The Syzran Bridge across the Volga River near Syzran was designed by Nikolai Belelubsky and Konstantin Mikhailovsky. This remarkable engineering project was the first rail bridge ever built across the lower part of the Volga River. It was officially opened by Konstantin Posyet in 1880 as an integral component of the Samara-Zlatoust Railway.

The bridge's diagonal system consisted of 13 spans, each measuring 107 meters (351 ft) in length. It held the title of being the longest in Europe for a considerable time, with a total length of 1,483 meters (4,865 ft).

Initially, the bridge was named Alexandrovsky, in honor of the 25th anniversary of Emperor Alexander II's reign.
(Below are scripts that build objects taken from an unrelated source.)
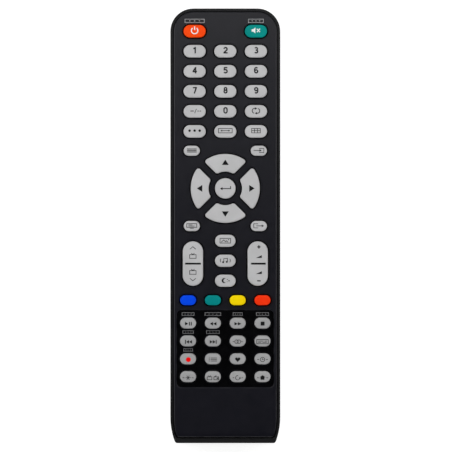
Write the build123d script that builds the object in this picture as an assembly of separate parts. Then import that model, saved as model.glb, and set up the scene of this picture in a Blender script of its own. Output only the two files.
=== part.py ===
from build123d import *
from math import acos, ceil
import os

# A slim television remote control, lying on its back with its keys up.
# X runs across it, Y towards the head end that points at the screen, and Z up.
# The origin is on the surface that it lies on, under the middle. Sizes are in millimetres.

# Case, seen from above
case_length = 190.0
case_width = 48.0
head_corner = 10.0
taper_length = 11.4
taper_depth = 2.2
tail_corner = 1.3

# Case walls and the shadow groove round its face
wall = 2.0
floor_thickness = 2.0
face_thickness = 2.0
rim = 1.1
tail_rim = 2.2
groove = 0.4
rim_drop = 0.6
side_round = 6.5
end_round = 5.0
face_bevel = 0.4
tail_slope_length = 5.0
tail_slope_drop = 1.2
lip_thickness = 1.0
lip_depth = 2.3
snap_count = 4
snap_first = 70.0
snap_pitch = 45.0
snap_length = 6.0
snap_height = 0.8
snap_bite = 0.3

# Running and fitting clearances
key_clearance = 0.3
rocker_clearance = 0.5
fit = 0.25
rub = 0.1

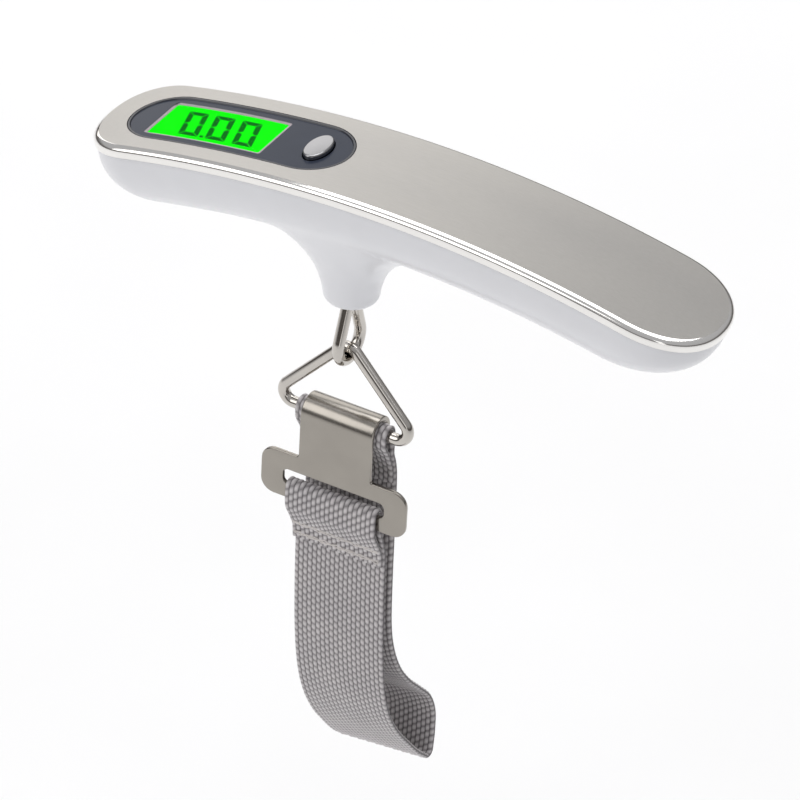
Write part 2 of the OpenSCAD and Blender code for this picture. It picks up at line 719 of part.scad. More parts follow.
// Loop: sewn end, round the ring's bar, down the back, round the toe, up the front
sleeve_route = [for (a = [200 : -20 : -20]) [sleeve_c * cos(a), bar_z + sleeve_c * sin(a)]];
back_route = [[1.95, bar_z - 3], [2, bar_z - 5.5], [3.2, bar_z - 9], [3.75, bar_z - 14], [4, -84], [4.2, -96],
    [4.8, -108], [6.6, -116], [10, -123.4], [14.6, -129.6], [19.8, -135], [24.6, -140.2], [27.2, -145.8],
    [27.5, -151.4], [27.25, -154.6]];
toe_c = [25.75, -156];
toe_r = 1.3;
toe_route = [for (a = [0 : -36 : -144]) toe_c + toe_r * [cos(a), sin(a)]];
front_route = [[23.5, -155.6], [20.6, -152.9], [15.8, -147.4], [10.6, -141], [6.4, -134], [3.6, -126],
    [1.9, -115], [1, -101], [0.7, hem_split - 0.3]];
sewn_route = [[2.2, bar_z - 13], [1.9, bar_z - 9.5], [0.2, bar_z - 5.2], [-1.7, bar_z - 2]];
// Hem: up behind the plate's bottom bar, over it through the slot, and down the front
hem_bend = [-curl_in - plate_t / 2, bottom_bar - 0.2];
hem_r = 1.2;
hem_route = concat([[0.7, hem_split], [0.4, -87], [-0.7, -83.4], [-1.9, -80.4], [-2.2, bottom_bar - 2]],
    arc(hem_bend, hem_r, 0, 180, 5),
    [[-4.7, bottom_bar - 2], [-4.5, -80], [-3.25, -82.4], [-1.95, -84.8], [-1, -87], [-0.66, -90]]);

module strap_loop() {
    color(grey_web) webbing()
        web_line(concat(sewn_route, sleeve_route, back_route, toe_route, front_route), 2);
}

module strap_hem() {
    color(grey_web) webbing() web_line(hem_route, 2);
}

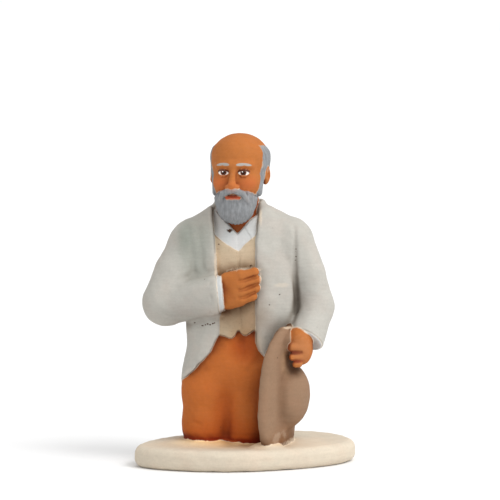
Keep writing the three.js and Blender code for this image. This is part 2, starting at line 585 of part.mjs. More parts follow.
// merges neighbouring points where that changes the surface least, until the wanted number of facets is left
function thinned(points, triangles, wanted) {
  const place = points.map((p) => new THREE.Vector3(...p));
  const faces = [];
  const facesOf = points.map(() => new Set());
  for (let t = 0; t < triangles.length; t += 3) {
    const face = [triangles[t], triangles[t + 1], triangles[t + 2]];
    face.forEach((k) => facesOf[k].add(faces.length));
    faces.push(face);
  }
  const edge1 = new THREE.Vector3();
  const edge2 = new THREE.Vector3();
  const normalOf = (a, b, c) => {
    edge1.subVectors(b, a);
    edge2.subVectors(c, a);
    return new THREE.Vector3().crossVectors(edge1, edge2);
  };
  const sums = points.map(() => new Float64Array(10));
  for (const face of faces) {
    const normal = normalOf(...face.map((k) => place[k]));
    const area = normal.length() / 2;
    if (area < 1e-12) continue;
    normal.normalize();
    const d = -normal.dot(place[face[0]]);
    const v = [normal.x, normal.y, normal.z, d];
    let slot = 0;
    for (let i = 0; i < 4; i += 1) {
      for (let j = i; j < 4; j += 1) {
        for (const k of face) sums[k][slot] += area * v[i] * v[j];
        slot += 1;
      }
    }
  }
  const stamp = new Int32Array(points.length);
  const heap = [];
  const lift = (item) => {
    let k = heap.push(item) - 1;
    while (k > 0) {
      const up = (k - 1) >> 1;
      if (heap[up].cost <= heap[k].cost) break;
      [heap[up], heap[k]] = [heap[k], heap[up]];
      k = up;
    }
  };
  const take = () => {
    const first = heap[0];
    const last = heap.pop();
    if (heap.length > 0) {
      heap[0] = last;
      let k = 0;
      while (true) {
        let low = k;
        for (const down of [2 * k + 1, 2 * k + 2]) {
          if (down < heap.length && heap[down].cost < heap[low].cost) low = down;
        }
        if (low === k) break;
        [heap[low], heap[k]] = [heap[k], heap[low]];
        k = low;
      }
    }
    return first;
  };
  const neighbours = (a) => {
    const near = new Set();
    for (const f of facesOf[a]) faces[f].forEach((k) => k !== a && near.add(k));
    return near;
  };
  const offer = (a, b) => {
    const q = sums[a].map((value, k) => value + sums[b][k]);
    const middle = new THREE.Vector3().lerpVectors(place[a], place[b], 0.5);
    const reach = place[a].distanceTo(place[b]);
    const options = [place[a].clone(), place[b].clone(), middle];
    const best = planeMeeting(q);
    if (best && best.distanceTo(middle) < reach) options.push(best);
    const costs = options.map((p) => planeCost(q, p.x, p.y, p.z));
    const cost = Math.min(...costs);
    const to = options[costs.indexOf(cost)];
    lift({ cost: cost + 1e-7 * reach * reach, a, b, q, to, sa: stamp[a], sb: stamp[b] });
  };
  place.forEach((_, a) => neighbours(a).forEach((b) => a < b && offer(a, b)));
  let left = faces.length;
  while (left > wanted && heap.length > 0) {
    const { a, b, q, to, sa, sb } = take();
    if (sa !== stamp[a] || sb !== stamp[b]) continue;
    const shared = [...facesOf[a]].filter((f) => facesOf[b].has(f));
    const nearB = neighbours(b);
    const beside = [...neighbours(a)].filter((k) => nearB.has(k));
    if (shared.length !== 2 || beside.length !== 2) continue;
    const turned = (from, other) => [...facesOf[from]].some((f) => {
      if (facesOf[other].has(f)) return false;
      const before = normalOf(...faces[f].map((k) => place[k]));
      const after = normalOf(...faces[f].map((k) => (k === from ? to : place[k])));
      return after.length() < 0.02 || after.dot(before) < 0.35 * after.length() * before.length();
    });
    if (turned(a, b) || turned(b, a)) continue;
    for (const f of shared) {
      faces[f].forEach((k) => facesOf[k].delete(f));
      faces[f] = null;
      left -= 1;
    }
    for (const f of facesOf[b]) {
      faces[f] = faces[f].map((k) => (k === b ? a : k));
      facesOf[a].add(f);
    }
    facesOf[b].clear();
    place[a].copy(to);
    sums[a] = q;
    stamp[a] += 1;
    stamp[b] += 1;
    neighbours(a).forEach((k) => offer(a, k));
  }
  const renamed = new Map();
  const kept = [];
  const list = [];
  for (const face of faces.filter((f) => f)) {
    for (const k of face) {
      if (!renamed.has(k)) renamed.set(k, kept.push(place[k].toArray()) - 1);
      list.push(renamed.get(k));
    }
  }
  return { points: kept, triangles: list };
}

// rounded base slab with an oval outline, blunter at its right end
function baseFacets() {
  const rounding = Math.min(BASE_ROUNDING, 0.45 * BASE_THICKNESS);
  const outline = (grow, k) => {
    const t = (2 * Math.PI * k) / BASE_SIDES;
    const c = Math.cos(t);
    const s = Math.sin(t);
    const blend = THREE.MathUtils.smoothstep(c, -1, 1);
    const power = BASE_LEFT_POWER + (BASE_RIGHT_POWER - BASE_LEFT_POWER) * blend;
    const reach = (Math.abs(c) ** power + Math.abs(s) ** power) ** (-1 / power);
    const u = (BASE_LONG / 2 + grow) * c * reach;
    const v = (BASE_SHORT / 2 + grow) * s * reach;
    const a = rad(BASE_TURN);
    return [u * Math.cos(a) - v * Math.sin(a), u * Math.sin(a) + v * Math.cos(a)];
  };
  // the outline's own middle, so that the base's box is centred on the origin
  const rim = Array.from({ length: BASE_SIDES }, (_, k) => outline(0, k));
  const middle = [0, 1].map((m) => {
    const values = rim.map((p) => p[m]);
    return (Math.min(...values) + Math.max(...values)) / 2;
  });
  const rings = [];
  for (let side = 0; side < 2; side += 1) {
    for (let k = 0; k <= BASE_EDGE_STEPS; k += 1) {
      const a = ((side * BASE_EDGE_STEPS + k) / (2 * BASE_EDGE_STEPS)) * Math.PI - Math.PI / 2;
      const height = side === 0 ? rounding : BASE_THICKNESS - rounding;
      rings.push([rounding * (Math.cos(a) - 1), height + rounding * Math.sin(a)]);
    }
  }
  const points = [];
  for (const [grow, z] of rings) {
    for (let k = 0; k < BASE_SIDES; k += 1) {
      const p = outline(grow, k);
      points.push([p[0] - middle[0], p[1] - middle[1], z]);
    }
  }
  const under = points.push([0, 0, 0]) - 1;
  const over = points.push([0, 0, BASE_THICKNESS]) - 1;
  const triangles = [];
  for (let k = 0; k < BASE_SIDES; k += 1) {
    const next = (k + 1) % BASE_SIDES;
    triangles.push(under, next, k);
    const last = (rings.length - 1) * BASE_SIDES;
    triangles.push(over, last + k, last + next);
    for (let r = 0; r < rings.length - 1; r += 1) {
      const a = r * BASE_SIDES;
      const b = a + BASE_SIDES;
      triangles.push(a + k, a + next, b + next, a + k, b + next, b + k);
    }
  }
  return { points, triangles };
}

const wasm = await Module();
wasm.setup();

function solid({ points, triangles }) {
  const mesh = new wasm.Mesh({
    numProp: 3,
    vertProperties: new Float32Array(points.flat()),
    triVerts: new Uint32Array(triangles),
  });
  return new wasm.Manifold(mesh);
}

// carved form in shares, brought to millimetres on the base
function carved(form, low, high, facet) {
  const { points, triangles } = faceted(form, low, high, facet);
  return solid({ points: points.map((p) => p.map((value, k) => value * SHARE + STAND[k])), triangles });
}

const pieces = [
  carved(bodyForm(), [-36, -26, -5], [36, 32, 84], BODY_FACET),
  carved(headForm(), [-14, -18, 65], [14, 14, 102], HEAD_FACET),
  carved(fistForm(), [-9, -19, 40], [10, -6, 60], HAND_FACET),
  carved(holdingHandForm(), [13, -18, 23], [26, -5, 40], HAND_FACET),
  carved(collarForm(), [-12, -13, 60], [12, 0, 78], HAND_FACET),
  carved(hatForm(), hatReach(-1), hatReach(1), HAT_FACET),
];
let figure = pieces[0];
for (const piece of pieces.slice(1)) figure = figure.add(piece);
const carving = figure.getMesh();
const carvingPoints = [];
for (let k = 0; k < carving.vertProperties.length; k += 3) {
  carvingPoints.push([...carving.vertProperties.slice(k, k + 3)]);
}
figure = solid(thinned(carvingPoints, [...carving.triVerts], FIGURE_FACETS));
let whole = solid(baseFacets()).add(figure);
// nothing reaches below the underside
const room = 2 * FIGURE_HEIGHT;
const below = new THREE.BoxGeometry(room, room, room);
below.translate(0, 0, -room / 2);
const belowIndex = [];
const belowPoints = [];
const seen = new Map();
for (const k of below.index.array) {
  const p = [0, 1, 2].map((m) => below.attributes.position.array[3 * k + m]);
  const key = p.join(' ');
  if (!seen.has(key)) seen.set(key, belowPoints.push(p) - 1);
  belowIndex.push(seen.get(key));
}
whole = whole.subtract(solid({ points: belowPoints, triangles: belowIndex }));

const result = whole.getMesh();
const geometry = new THREE.BufferGeometry();
geometry.setAttribute('position', new THREE.BufferAttribute(new Float32Array(result.vertProperties), 3));
geometry.setIndex(new THREE.BufferAttribute(new Uint32Array(result.triVerts), 1));
geometry.computeVertexNormals();
const clay = new THREE.MeshStandardMaterial({ color: 0xd9cbb5, roughness: 0.85, metalness: 0 });
const santon = new THREE.Mesh(geometry, clay);
santon.name = 'santon';

const group = new THREE.Group();
group.name = 'santon figure';
group.add(santon);

export default group;
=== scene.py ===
import math

import bpy
import numpy as np
from mathutils import Euler, Matrix, Vector


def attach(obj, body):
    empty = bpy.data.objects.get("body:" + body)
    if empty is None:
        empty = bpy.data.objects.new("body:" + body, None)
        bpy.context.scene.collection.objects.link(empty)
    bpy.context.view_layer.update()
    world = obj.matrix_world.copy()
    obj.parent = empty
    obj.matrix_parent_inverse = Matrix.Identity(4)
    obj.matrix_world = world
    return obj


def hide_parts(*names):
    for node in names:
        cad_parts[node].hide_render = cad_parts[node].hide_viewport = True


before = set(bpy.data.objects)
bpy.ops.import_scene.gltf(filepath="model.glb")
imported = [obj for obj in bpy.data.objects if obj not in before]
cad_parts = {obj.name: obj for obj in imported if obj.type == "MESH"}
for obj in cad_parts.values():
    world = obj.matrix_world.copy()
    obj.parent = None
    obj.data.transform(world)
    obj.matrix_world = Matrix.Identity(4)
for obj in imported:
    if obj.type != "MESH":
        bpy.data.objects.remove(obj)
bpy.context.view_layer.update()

# sizes in metres
FIGURE_HEIGHT = 0.062
BASE_THICKNESS = 0.0042
BASE_LONG = 0.0455
BASE_SHORT = 0.0298
BASE_ROUNDING = 0.0016
MOUND_RISE = 0.001
HAT_HEIGHT = 0.0274
HAT_DEPTH = 0.0198
HAT_CURL = 0.0025
BRIM_THICKNESS = 0.00175
GRIP_HEIGHT = 0.0239
SHARE = FIGURE_HEIGHT / 100
STAND = Vector((-1.74 * SHARE, -1.13 * SHARE, BASE_THICKNESS))
BASE_TURN = 20
BASE_LEFT_POWER = 1.7
BASE_RIGHT_POWER = 2.35

# distance between the points of the surface, in shares, and the most triangles it may keep
FINE_CELL = 0.32
TRIANGLES = 195000
# how far round a form its distance is worked out
BAND = 4.6
# how far out and in from the surface its hollows and its edges are felt for
OPEN_REACH = 1.6
WIDE_REACH = 4.2
EDGE_REACH = 1.1
# in shares: the corners of the room looked through for the surface, and what counts as far from it
ROOM_LOW = (-38, -30, -8)
ROOM_HIGH = (40, 32, 102)
FAR = 20.0
# how far a groove or a dent is felt, in its own widths
PRESS_REACH = 2.2
# keeps a divisor above nothing
TINY = 1e-6


def vec(*values):
    return np.array(values, float)


def smooth_min(a, b, blend):
    if blend <= 0:
        return np.minimum(a, b)
    h = np.maximum(blend - np.abs(a - b), 0) / blend
    return np.minimum(a, b) - h * h * blend * 0.25


def smooth_max(a, b, blend):
    return -smooth_min(-a, -b, blend)


def smooth_step(t):
    t = np.clip(t, 0, 1)
    return t * t * (3 - 2 * t)


class Form:
    """A distance to a shape, negative inside it, and the box that the shape lies in."""

    def __init__(self, distance, low=(-1e3,) * 3, high=(1e3,) * 3):
        self.distance = distance
        self.low = np.array(low, float)
        self.high = np.array(high, float)


def ball(centre, radii):
    c = vec(*centre)
    r = vec(*radii)

    def distance(x, y, z):
        u = (x - c[0]) / r[0]
        v = (y - c[1]) / r[1]
        w = (z - c[2]) / r[2]
        k = np.sqrt(u * u + v * v + w * w)
        slope = np.sqrt((u / r[0]) ** 2 + (v / r[1]) ** 2 + (w / r[2]) ** 2)
        return k * (k - 1) / np.maximum(slope, TINY)
    return Form(distance, c - r, c + r)


def rod(a, b, ra, rb=None):
    rb = ra if rb is None else rb
    a = vec(*a)
    b = vec(*b)
    d = b - a
    length2 = float(d @ d)

    def distance(x, y, z):
        px = x - a[0]
        py = y - a[1]
        pz = z - a[2]
        t = np.clip((px * d[0] + py * d[1] + pz * d[2]) / length2, 0, 1)
        away = np.sqrt((px - t * d[0]) ** 2 + (py - t * d[1]) ** 2 + (pz - t * d[2]) ** 2)
        return away - (ra + (rb - ra) * t)
    r = max(ra, rb)
    return Form(distance, np.minimum(a, b) - r, np.maximum(a, b) + r)


def slab(centre, halves, rounding):
    c = vec(*centre)
    h = vec(*halves)

    def distance(x, y, z):
        u = np.abs(x - c[0]) - h[0] + rounding
        v = np.abs(y - c[1]) - h[1] + rounding
        w = np.abs(z - c[2]) - h[2] + rounding
        out = np.sqrt(np.maximum(u, 0) ** 2 + np.maximum(v, 0) ** 2 + np.maximum(w, 0) ** 2)
        return out + np.minimum(np.maximum(u, np.maximum(v, w)), 0) - rounding
    return Form(distance, c - h, c + h)


def through(rows, at, column):
    """Value that runs smoothly through the rows, by the first entry of each row."""
    keys = np.array([row[0] for row in rows], float)
    values = np.array([row[column] for row in rows], float)
    middle = (values[2:] - values[:-2]) / (keys[2:] - keys[:-2])
    first = (values[1] - values[0]) / (keys[1] - keys[0])
    last = (values[-1] - values[-2]) / (keys[-1] - keys[-2])
    slope = np.concatenate([[first], middle, [last]])
    at = np.clip(at, keys[0], keys[-1])
    i = np.clip(np.searchsorted(keys, at, side="right") - 1, 0, len(keys) - 2)
    width = keys[i + 1] - keys[i]
    s = (at - keys[i]) / width
    s2 = s * s
    s3 = s2 * s
    near = (2 * s3 - 3 * s2 + 1) * values[i] + (s3 - 2 * s2 + s) * width * slope[i]
    far = (3 * s2 - 2 * s3) * values[i + 1] + (s3 - s2) * width * slope[i + 1]
    return near + far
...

However, following the October Revolution, it was decided to rename the bridge as Syzransky.

During the Russian Civil War in 1918, two spans of the bridge were intentionally destroyed by retreating troops of Komuch supporters, but they were promptly restored.

In 1949, the decision to create a second track on the bridge was approved, and its construction was successfully finalized in 1957.

In 1980, there was an incident involving the tanker Volgoneft 268 colliding with the bridge, fortunately resulting in minimal damage.

Following the collapse of the Soviet Union, the bridge was given back its original name, however, the additional name still persists. Consequently, the bridge is now recognized by two names, namely Alexandrovsky and Syzransky.

In 2004, a comprehensive renovation of the bridge was successfully carried out, which involved replacing the original spans with brand-new ones.

On August 27, 2010, a commemorative stele was erected to mark the 130th anniversary of the bridge's opening.